EXERCISE OBJECTIVE | Using the material below, print the line that contains "on the ground.", the line that contains "zip(*points))), Vector(map(max, zip(*points)))", and every line in between, exactly and nothing else.

— Start RAW DATA —

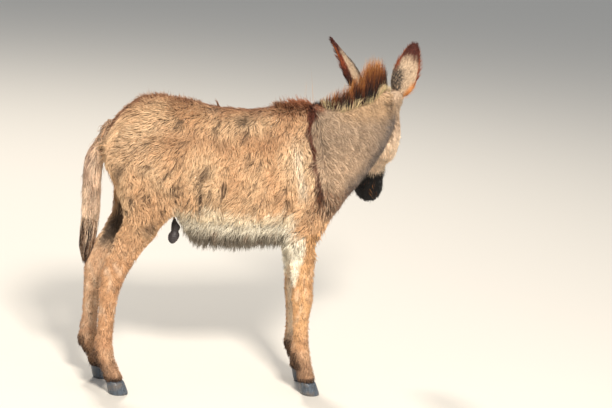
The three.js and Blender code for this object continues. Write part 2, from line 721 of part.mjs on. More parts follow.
// The tail hangs behind the buttocks: its stalk is woolly, its end a switch of dark hair.
const tailStation = ([x, z, deep, wide]) => ({ at: V(x, 0, z), up: FORWARD, a: deep, b: wide });
const TAIL = [
  [-362, 878, 24, 22],
  [-386, 850, 25, 25],
  [-406, 812, 28, 28],
  [-430, 766, 31, 31],
  [-436, 690, 32, 33],
  [-433, 600, 31, 33],
  [-434, 540, 31, 33],
  [-438, 490, 29, 30],
  [-442, 440, 20, 21],
  [-444, 402, 6, 7],
].map(tailStation);
const SWITCH_TOP = 540;
const tailSweep = new Sweep(TAIL, { samples: 45 });
const tail = solid(loft(tailSweep.rings.filter((_, i) => i % 3 === 0).map((r) => ringOf(r, 12))));
add("tail", bed(cutAway(tail, V(0, 0, SWITCH_TOP), DOWN)), woolly);
add("tail_switch", cutAway(tail, V(0, 0, SWITCH_TOP), UP), darkHair);

const sheathLine = new Sweep(
  [
    [-146, 590, 17, 15],
    [-152, 550, 19, 17],
    [-157, 528, 15, 14],
    [-160, 508, 19, 17],
    [-163, 490, 15, 14],
    [-164, 480, 6, 6],
  ].map(tailStation),
  { samples: 14 },
);
add("sheath", bed(solid(loft(sheathLine.rings.map((r) => ringOf(r, 12))))), darkSkin);

// The origin is the middle of the box round the donkey, on the ground.
const box = new THREE.Box3().setFromObject(donkey);
const middle = box.getCenter(V(0, 0, 0)).setZ(box.min.z);
for (const piece of donkey.children) piece.position.sub(middle);

export default donkey;
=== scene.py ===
import json
import math

import bmesh
import bpy
import numpy as np
from mathutils import Matrix, Vector
from mathutils.bvhtree import BVHTree
from mathutils.kdtree import KDTree

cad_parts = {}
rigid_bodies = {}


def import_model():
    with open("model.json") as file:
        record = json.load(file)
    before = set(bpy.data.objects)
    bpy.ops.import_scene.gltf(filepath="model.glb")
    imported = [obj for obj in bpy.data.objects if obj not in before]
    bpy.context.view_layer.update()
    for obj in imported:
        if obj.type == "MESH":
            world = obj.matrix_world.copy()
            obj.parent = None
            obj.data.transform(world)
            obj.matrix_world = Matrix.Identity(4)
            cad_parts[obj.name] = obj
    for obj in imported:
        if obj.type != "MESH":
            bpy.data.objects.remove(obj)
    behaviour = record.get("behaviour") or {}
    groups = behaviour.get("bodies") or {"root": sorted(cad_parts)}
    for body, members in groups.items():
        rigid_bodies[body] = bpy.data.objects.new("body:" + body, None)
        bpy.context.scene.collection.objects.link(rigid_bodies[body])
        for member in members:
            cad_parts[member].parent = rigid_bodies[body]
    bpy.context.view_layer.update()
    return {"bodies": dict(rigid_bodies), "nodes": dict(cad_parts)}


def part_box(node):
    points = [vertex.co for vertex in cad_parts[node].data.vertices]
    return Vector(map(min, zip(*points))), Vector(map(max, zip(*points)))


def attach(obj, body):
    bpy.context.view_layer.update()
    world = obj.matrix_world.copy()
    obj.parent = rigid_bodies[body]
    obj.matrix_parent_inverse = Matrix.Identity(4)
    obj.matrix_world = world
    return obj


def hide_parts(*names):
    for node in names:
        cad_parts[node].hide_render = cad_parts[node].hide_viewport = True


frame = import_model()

# The donkey is a still, life-size model of a young jack in its shaggy winter coat. It stands on four
# small hooves, looks away over its left shoulder, and is finished from the hide outwards.
MM = 0.001
SIDES = {"left": 1, "right": -1}


# ------------------------------------------------------------------------------------- camera
# A long lens on a low stand, a little behind the donkey's right side and a little above its back.
# The head of the stand is tipped a few degrees, so the ground falls away to the front.
CAMERA_AZIMUTH = math.radians(14)
CAMERA_ELEVATION = math.radians(12)
CAMERA_ROLL = math.radians(5)
CAMERA_DISTANCE = 6.0
CAMERA_LENS_MM = 108


def box_middle(node):
    low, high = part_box(node)
    return np.array((low + high) / 2)


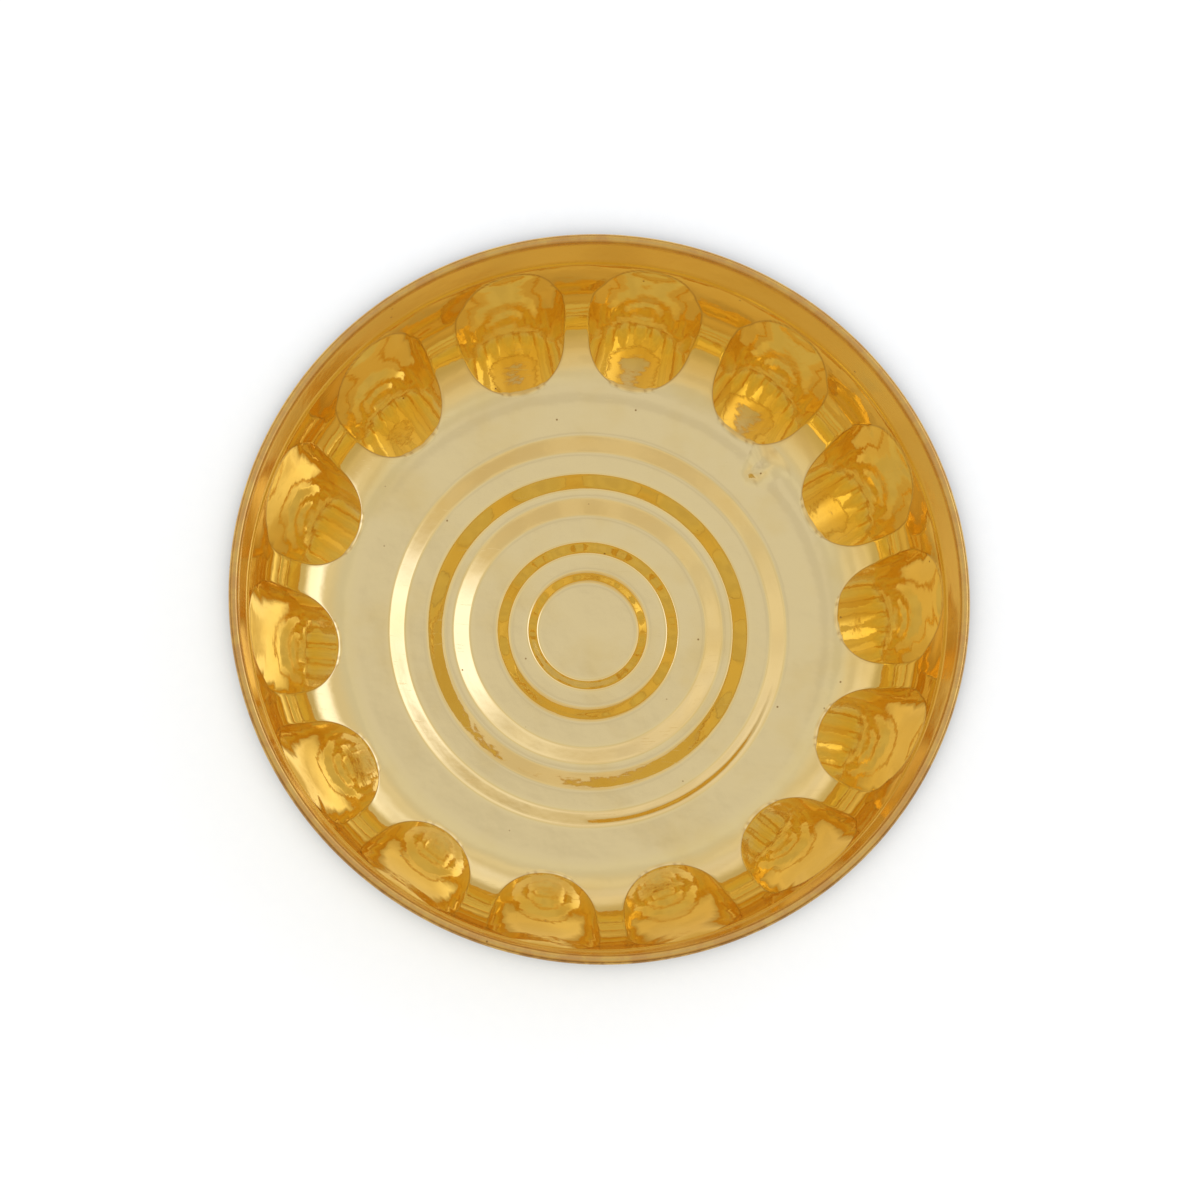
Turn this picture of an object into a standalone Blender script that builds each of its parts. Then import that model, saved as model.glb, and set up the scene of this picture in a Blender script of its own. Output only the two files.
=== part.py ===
"""Offering plate: a deep round dish pressed from one sheet of brass, wired at the rim.

The sheet is one open skin turned about the Z axis, pushed inward at fourteen bosses round
the foot of the wall, then given its thickness.  The bead at the top edge is the sheet
itself, rolled outward and down round a loose ring of wire.

Frame: metres, +Z up, origin on the dish axis at the height of the resting flats.
"""
import math

import bmesh
import bpy

# ---- overall size ---------------------------------------------------------------------
RIM_RADIUS = 0.1000          # outside of the rolled bead
HEIGHT = 0.0556              # resting flats to the top of the bead
SHEET = 0.0006               # thickness of the brass sheet

# ---- rolled bead and its wire ---------------------------------------------------------
WIRE_RADIUS = 0.00045
WIRE_CLEARANCE = 0.0003      # air between the wire and the curl
CURL_RADIUS = WIRE_RADIUS + WIRE_CLEARANCE + SHEET
CURL_END = -115.0            # degrees; the curl stops short of the wall and leaves a slit
CURL_ROWS = 8
WIRE_STEPS = 72
WIRE_SIDES = 8

# ---- wall and foot fillet -------------------------------------------------------------
WALL_ANGLE = 78.0            # degrees above the horizontal
FOOT_RADIUS = 0.0283
FOOT_SLOPES = (0.0, 8.0, 16.0, 24.0, 32.0, 41.0, 50.0, 59.0, 68.0, 78.0)
WALL_LEVELS = (0.0300, 0.0350, 0.0404)
RIDGE_LEVEL = 0.0422         # pressed line round the wall
RIDGE_HALF = 0.0011
RIDGE_PROUD = 0.0003

# ---- base: stepped rings --------------------------------------------------------------
STEP = 0.0025                # height of a ring top above the resting flats
RING_STEPS = (               # radius, share of STEP
    (0.0138, 0.0), (0.0167, 1.0),
    (0.0216, 1.0), (0.0252, 0.0),
    (0.0325, 0.0), (0.0374, 1.0),
    (0.0397, 1.0), (0.0445, 0.0),
    (0.0504, 0.0), (0.0550, 1.0),
)

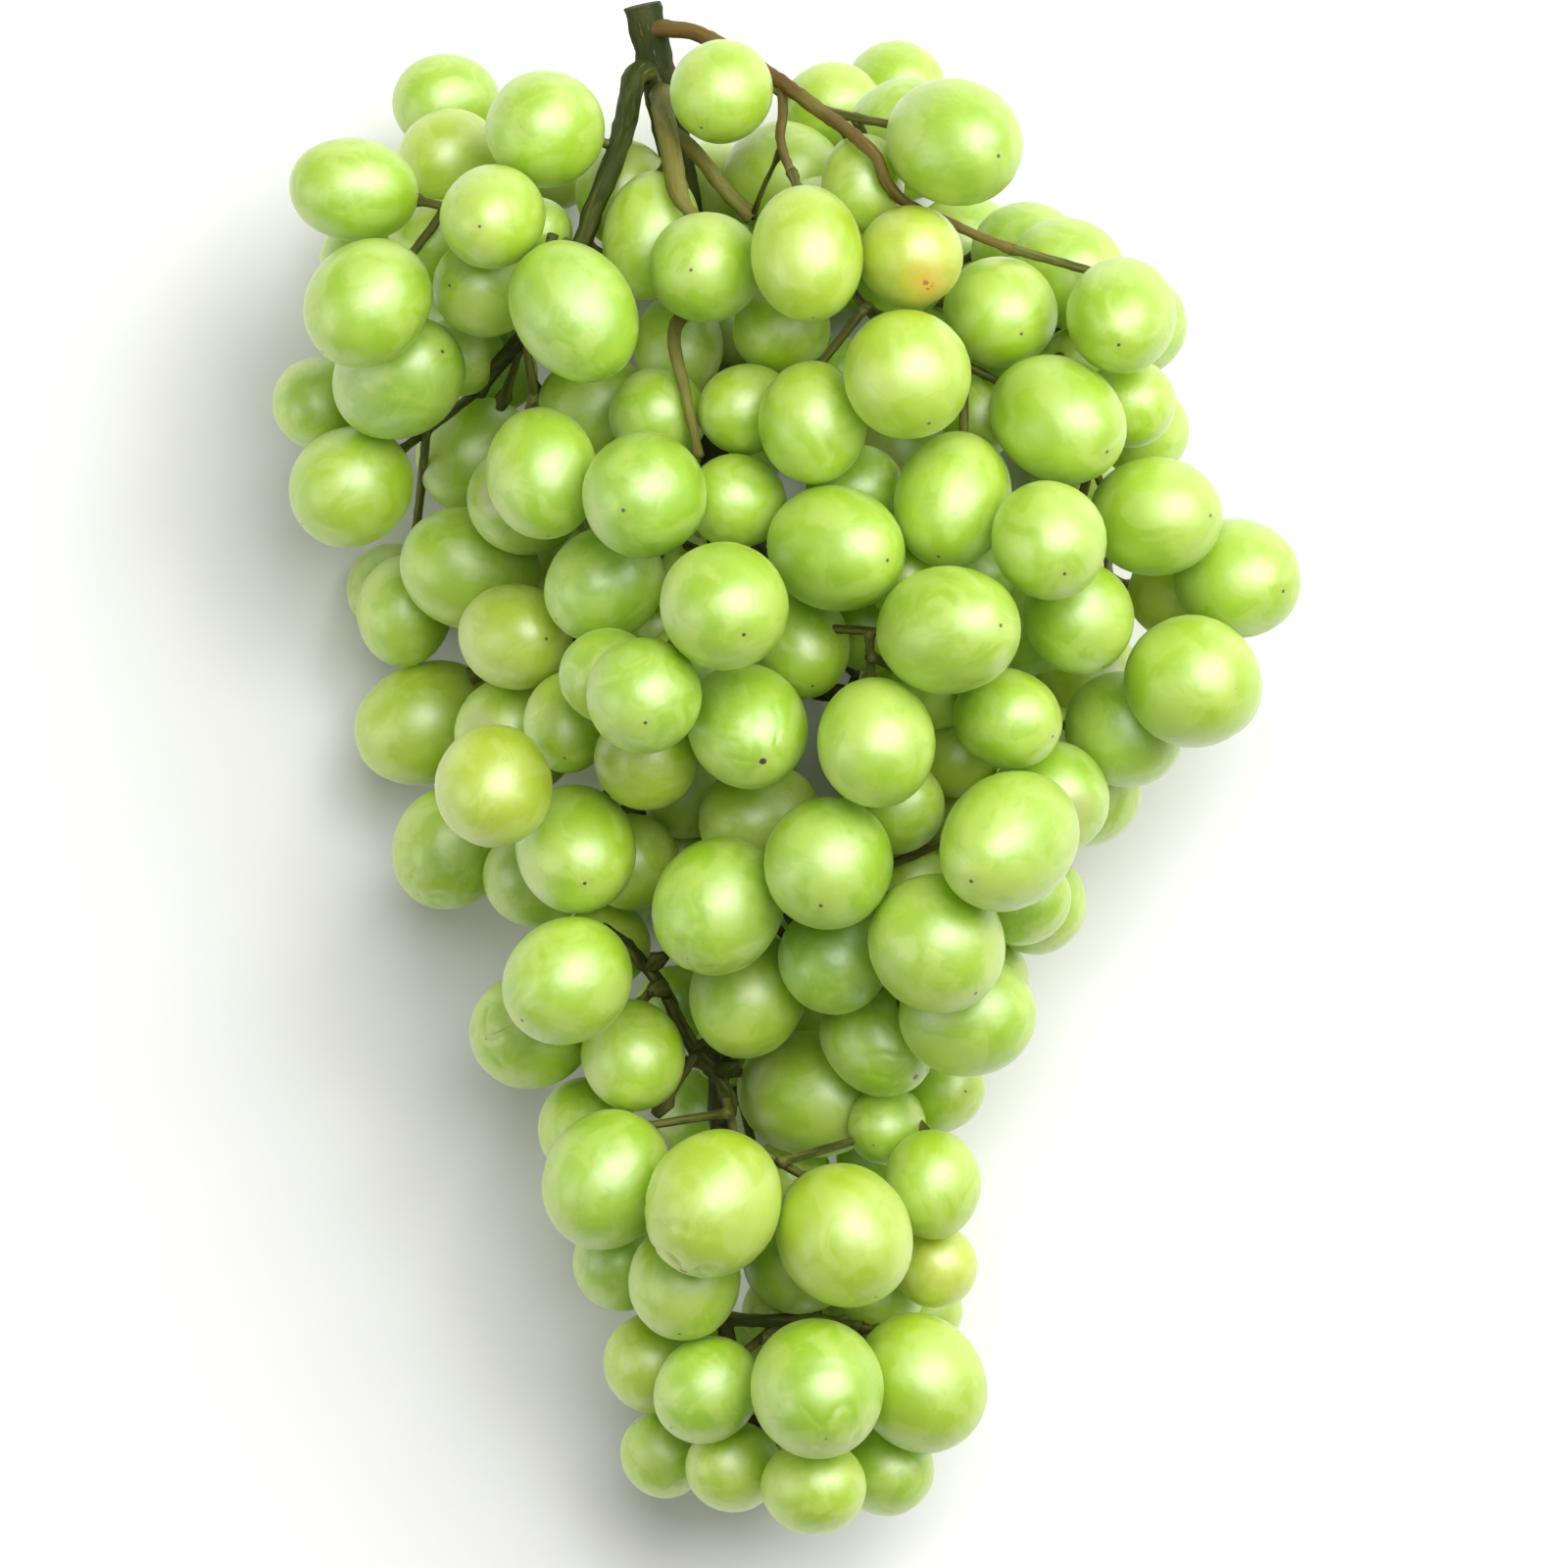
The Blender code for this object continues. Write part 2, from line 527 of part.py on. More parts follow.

— End RAW DATA —

SOLUTION TO THE PROBLEM |
// The origin is the middle of the box round the donkey, on the ground.
const box = new THREE.Box3().setFromObject(donkey);
const middle = box.getCenter(V(0, 0, 0)).setZ(box.min.z);
for (const piece of donkey.children) piece.position.sub(middle);

export default donkey;
=== scene.py ===
import json
import math

import bmesh
import bpy
import numpy as np
from mathutils import Matrix, Vector
from mathutils.bvhtree import BVHTree
from mathutils.kdtree import KDTree

cad_parts = {}
rigid_bodies = {}


def import_model():
    with open("model.json") as file:
        record = json.load(file)
    before = set(bpy.data.objects)
    bpy.ops.import_scene.gltf(filepath="model.glb")
    imported = [obj for obj in bpy.data.objects if obj not in before]
    bpy.context.view_layer.update()
    for obj in imported:
        if obj.type == "MESH":
            world = obj.matrix_world.copy()
            obj.parent = None
            obj.data.transform(world)
            obj.matrix_world = Matrix.Identity(4)
            cad_parts[obj.name] = obj
    for obj in imported:
        if obj.type != "MESH":
            bpy.data.objects.remove(obj)
    behaviour = record.get("behaviour") or {}
    groups = behaviour.get("bodies") or {"root": sorted(cad_parts)}
    for body, members in groups.items():
        rigid_bodies[body] = bpy.data.objects.new("body:" + body, None)
        bpy.context.scene.collection.objects.link(rigid_bodies[body])
        for member in members:
            cad_parts[member].parent = rigid_bodies[body]
    bpy.context.view_layer.update()
    return {"bodies": dict(rigid_bodies), "nodes": dict(cad_parts)}


def part_box(node):
    points = [vertex.co for vertex in cad_parts[node].data.vertices]
    return Vector(map(min, zip(*points))), Vector(map(max, zip(*points)))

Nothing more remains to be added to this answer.